### Exercise brief
Output all the material that follows, exactly as given.

Recorded data
— Start —
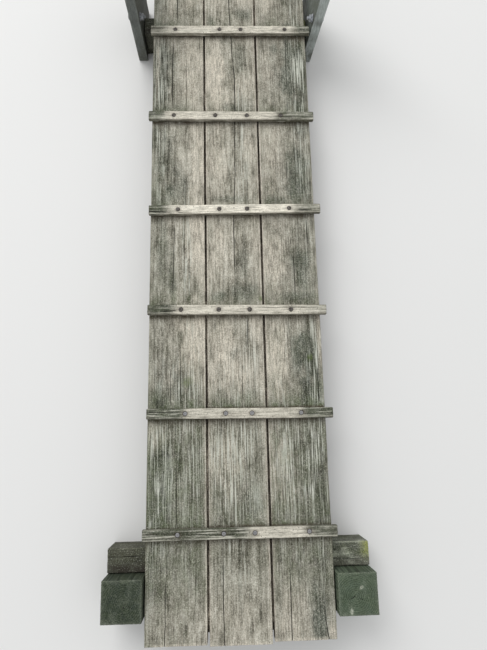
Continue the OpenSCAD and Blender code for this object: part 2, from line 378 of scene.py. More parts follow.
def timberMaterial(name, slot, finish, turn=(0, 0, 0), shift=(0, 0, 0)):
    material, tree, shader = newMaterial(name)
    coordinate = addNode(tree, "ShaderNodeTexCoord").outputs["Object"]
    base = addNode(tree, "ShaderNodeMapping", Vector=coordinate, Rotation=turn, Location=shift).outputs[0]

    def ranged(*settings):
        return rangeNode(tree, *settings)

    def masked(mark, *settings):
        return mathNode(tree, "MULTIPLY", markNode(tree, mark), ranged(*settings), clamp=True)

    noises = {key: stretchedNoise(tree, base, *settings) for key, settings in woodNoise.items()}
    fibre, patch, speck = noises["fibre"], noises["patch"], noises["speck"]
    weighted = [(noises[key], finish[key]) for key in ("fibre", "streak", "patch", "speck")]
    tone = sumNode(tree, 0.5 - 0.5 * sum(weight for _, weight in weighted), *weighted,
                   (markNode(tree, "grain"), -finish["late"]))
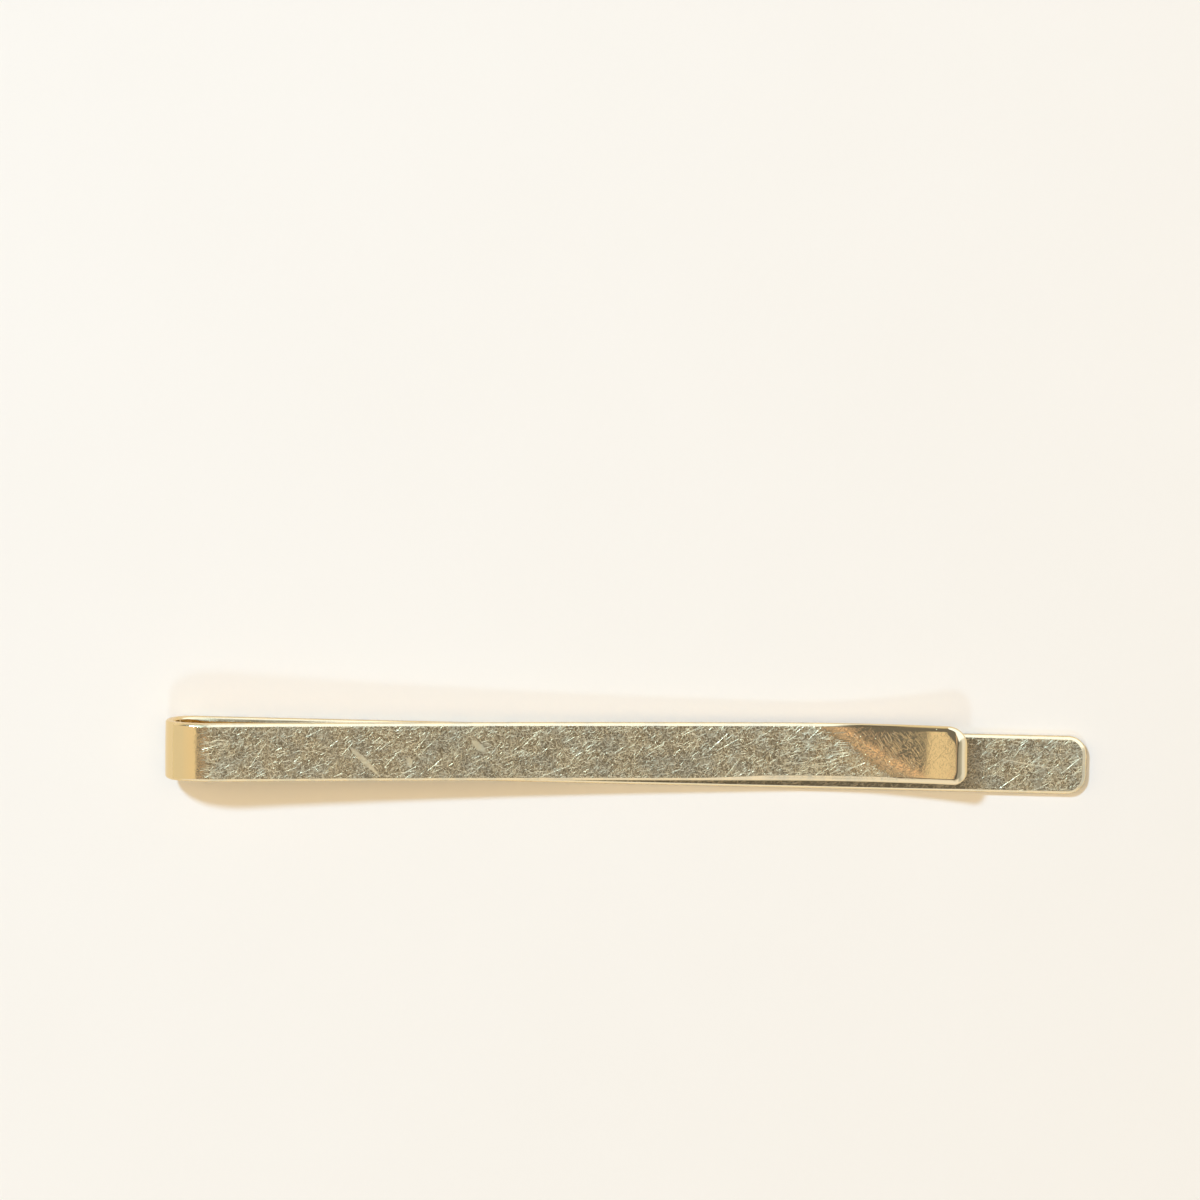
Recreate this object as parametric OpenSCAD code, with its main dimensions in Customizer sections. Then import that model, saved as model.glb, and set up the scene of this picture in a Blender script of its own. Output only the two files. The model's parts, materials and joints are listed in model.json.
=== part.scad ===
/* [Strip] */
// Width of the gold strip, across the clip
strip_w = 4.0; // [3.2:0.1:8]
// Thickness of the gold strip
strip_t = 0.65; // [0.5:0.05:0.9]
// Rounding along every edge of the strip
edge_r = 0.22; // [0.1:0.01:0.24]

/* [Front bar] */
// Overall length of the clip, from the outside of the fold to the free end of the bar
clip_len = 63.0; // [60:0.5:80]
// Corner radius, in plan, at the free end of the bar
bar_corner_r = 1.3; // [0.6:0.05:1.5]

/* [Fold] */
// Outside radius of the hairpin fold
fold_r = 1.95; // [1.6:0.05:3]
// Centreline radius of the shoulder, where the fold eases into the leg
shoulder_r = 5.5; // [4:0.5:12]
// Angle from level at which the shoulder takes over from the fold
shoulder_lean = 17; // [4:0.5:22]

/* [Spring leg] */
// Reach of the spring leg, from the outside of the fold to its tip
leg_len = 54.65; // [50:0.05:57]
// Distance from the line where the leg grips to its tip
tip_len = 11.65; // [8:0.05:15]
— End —
### Output of the exercise
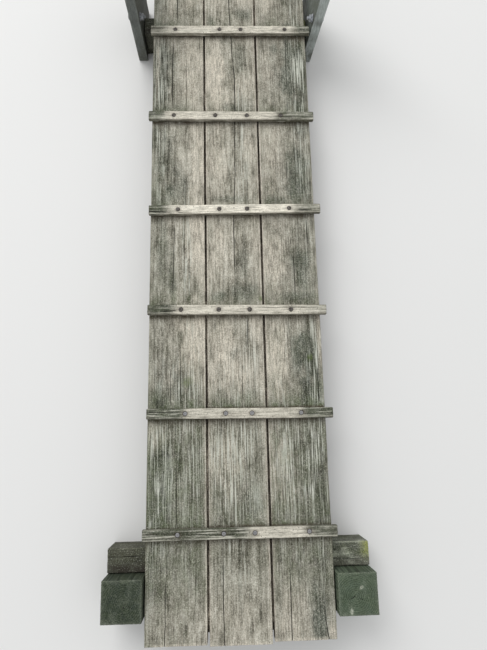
Continue the OpenSCAD and Blender code for this object: part 2, from line 378 of scene.py. More parts follow.
def timberMaterial(name, slot, finish, turn=(0, 0, 0), shift=(0, 0, 0)):
    material, tree, shader = newMaterial(name)
    coordinate = addNode(tree, "ShaderNodeTexCoord").outputs["Object"]
    base = addNode(tree, "ShaderNodeMapping", Vector=coordinate, Rotation=turn, Location=shift).outputs[0]

    def ranged(*settings):
        return rangeNode(tree, *settings)

    def masked(mark, *settings):
        return mathNode(tree, "MULTIPLY", markNode(tree, mark), ranged(*settings), clamp=True)

    noises = {key: stretchedNoise(tree, base, *settings) for key, settings in woodNoise.items()}
    fibre, patch, speck = noises["fibre"], noises["patch"], noises["speck"]
    weighted = [(noises[key], finish[key]) for key in ("fibre", "streak", "patch", "speck")]
    tone = sumNode(tree, 0.5 - 0.5 * sum(weight for _, weight in weighted), *weighted,
                   (markNode(tree, "grain"), -finish["late"]))
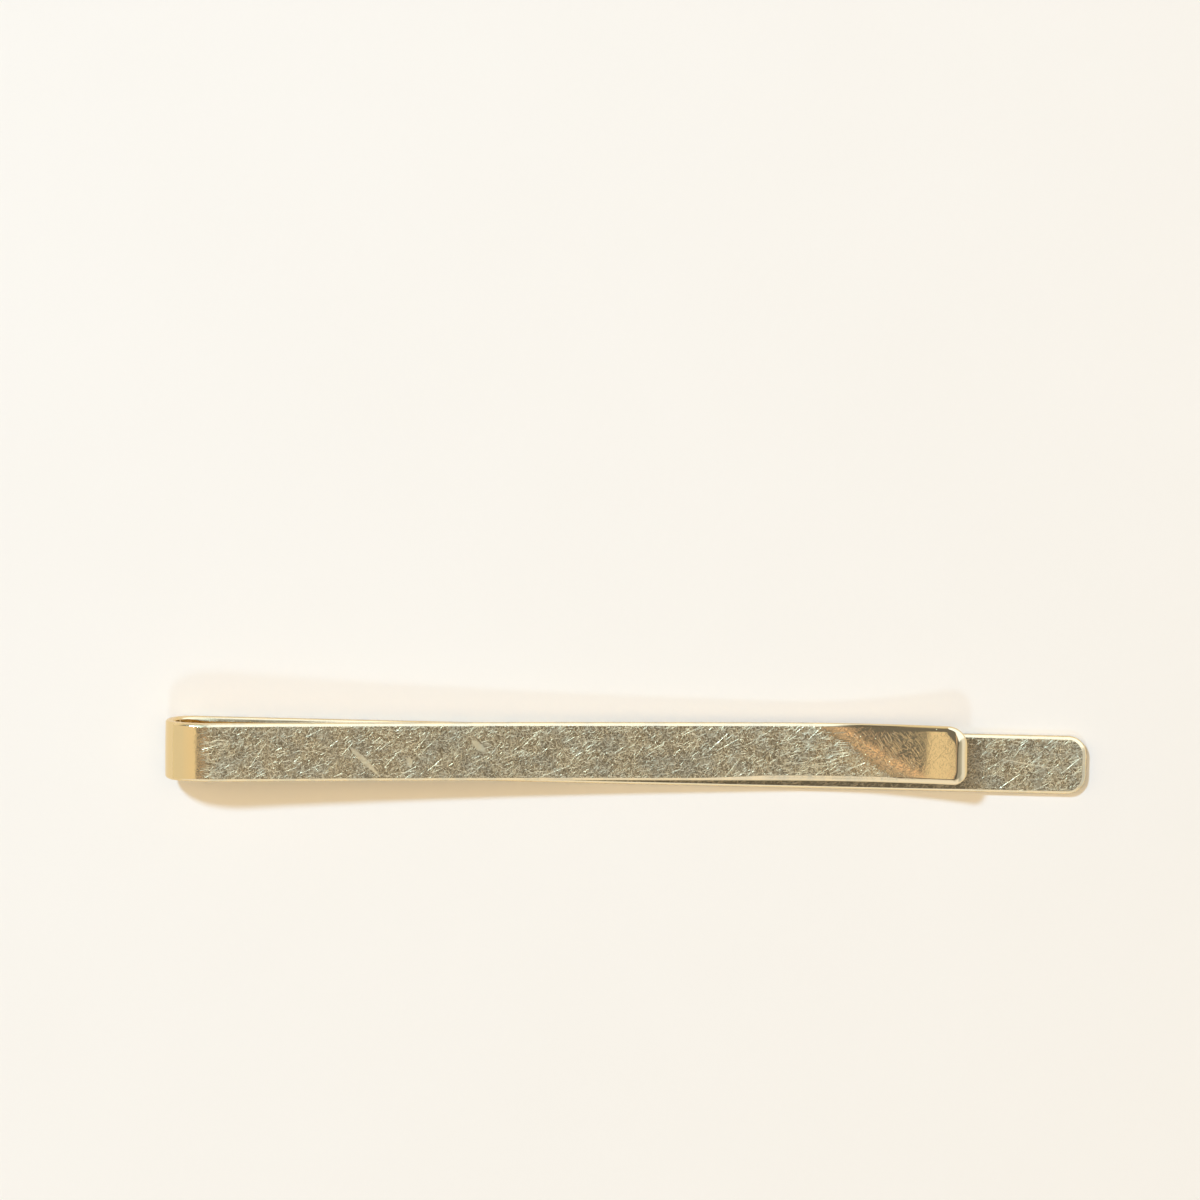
Recreate this object as parametric OpenSCAD code, with its main dimensions in Customizer sections. Then import that model, saved as model.glb, and set up the scene of this picture in a Blender script of its own. Output only the two files. The model's parts, materials and joints are listed in model.json.
=== part.scad ===
/* [Strip] */
// Width of the gold strip, across the clip
strip_w = 4.0; // [3.2:0.1:8]
// Thickness of the gold strip
strip_t = 0.65; // [0.5:0.05:0.9]
// Rounding along every edge of the strip
edge_r = 0.22; // [0.1:0.01:0.24]

/* [Front bar] */
// Overall length of the clip, from the outside of the fold to the free end of the bar
clip_len = 63.0; // [60:0.5:80]
// Corner radius, in plan, at the free end of the bar
bar_corner_r = 1.3; // [0.6:0.05:1.5]

/* [Fold] */
// Outside radius of the hairpin fold
fold_r = 1.95; // [1.6:0.05:3]
// Centreline radius of the shoulder, where the fold eases into the leg
shoulder_r = 5.5; // [4:0.5:12]
// Angle from level at which the shoulder takes over from the fold
shoulder_lean = 17; // [4:0.5:22]

/* [Spring leg] */
// Reach of the spring leg, from the outside of the fold to its tip
leg_len = 54.65; // [50:0.05:57]
// Distance from the line where the leg grips to its tip
tip_len = 11.65; // [8:0.05:15]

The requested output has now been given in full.